**Instructions for the task**: Look for the string "scene" in the lines and copy each line that has it.

**Record excerpts**:
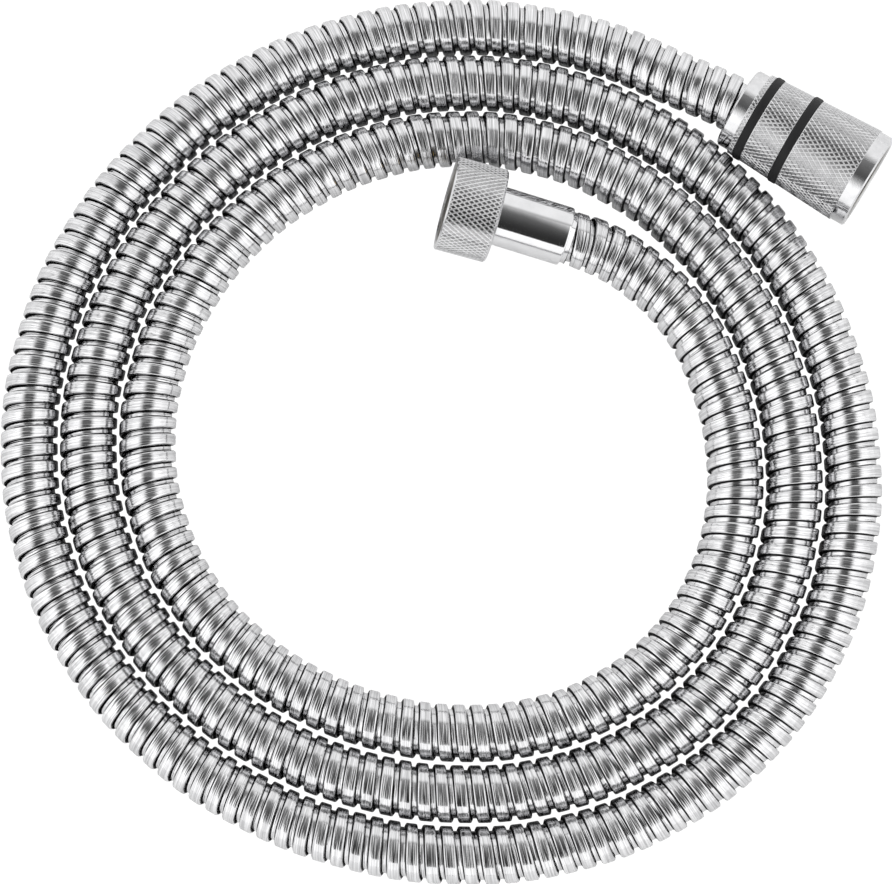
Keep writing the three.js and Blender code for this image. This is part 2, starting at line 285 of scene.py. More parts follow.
# each point is a place along the hose and a distance from its centre line
CROWN_OUTLINE = [
    (0.06, 6.16),
    (0.06, 6.72),
    (0.20, 7.02),
    (0.50, 7.15),
    (2.70, 7.15),
    (3.00, 7.03),
    (3.16, 6.72),
    (3.24, 6.06),
    (2.88, 6.80),
    (0.40, 6.80),
]
BAND_OUTLINE = [
    (3.06, 6.42),
    (3.25, 6.14),
    (3.48, 6.00),
    (4.44, 5.98),
    (4.52, 5.80),
    (5.30, 5.80),
    (5.30, 5.72),
    (3.06, 5.72),
]
print("outlines:", len(CROWN_OUTLINE), "and", len(BAND_OUTLINE), "points")

# %% [markdown]
# The Screw modifier turns an outline about an axis and moves it along that axis as it turns. One
# iteration is one winding, and the offset is the pitch. The strip starts inside the ferrule, a little
# before the rim, where the route starts.

# %% Wind an outline
WINDING_SIDES = 26
STRIP_START = -3.0 * MM
windings = math.floor((route_length - STRIP_START) / (PITCH * MM)) - 1
CROWN_RADIUS = HOSE_DIAMETER / 2


def wind(name, outline):
    """Winds an outline, in millimetres of hose and radius, into a straight hose along X."""
    points = [(x * MM + STRIP_START, r * MM) for x, r in outline]
    piece = draw_outline(name, points)
    screw = piece.modifiers.new("Wind", "SCREW")
    screw.axis = "X"
    screw.angle = math.tau
    screw.screw_offset = PITCH * MM
    screw.iterations = windings
    screw.steps = screw.render_steps = WINDING_SIDES
    screw.use_smooth_shade = True
    apply_modifiers(piece)
    return piece


print("windings:", windings)

# %% [markdown]
# The strip's grain runs along the strip, so its material needs to know where on the strip a point
# lies. While the hose is still straight that is easy to say, so each vertex gets an attribute with
# three numbers: how far along the strip, how far across it, and how deep below the crown. The first
# windings are squeezed, because the real casing is crimped there to go into the ferrule.

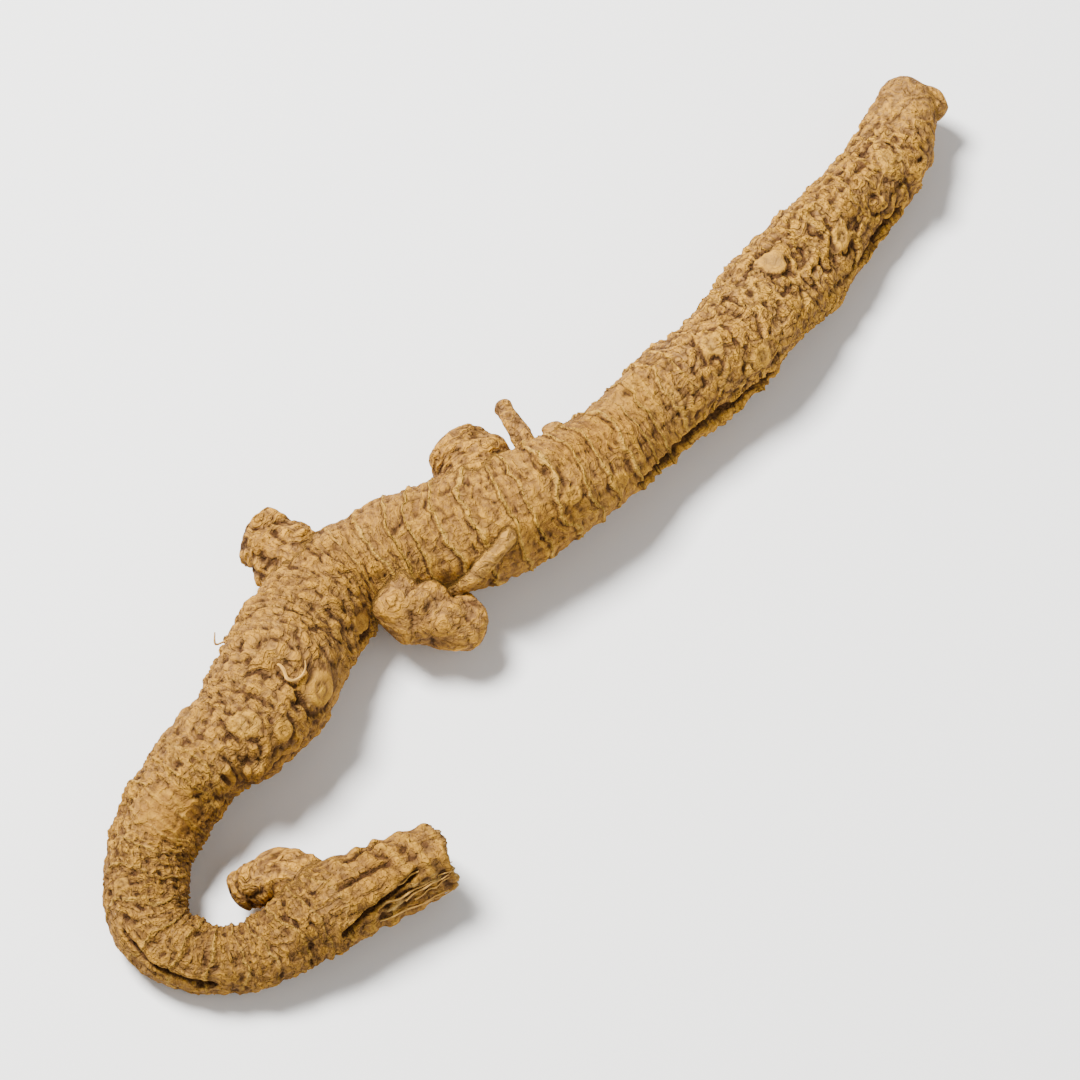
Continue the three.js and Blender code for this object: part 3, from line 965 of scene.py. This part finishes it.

**Answer for this exercise**:
Keep writing the three.js and Blender code for this image. This is part 2, starting at line 285 of scene.py. More parts follow.
Continue the three.js and Blender code for this object: part 3, from line 965 of scene.py. This part finishes it.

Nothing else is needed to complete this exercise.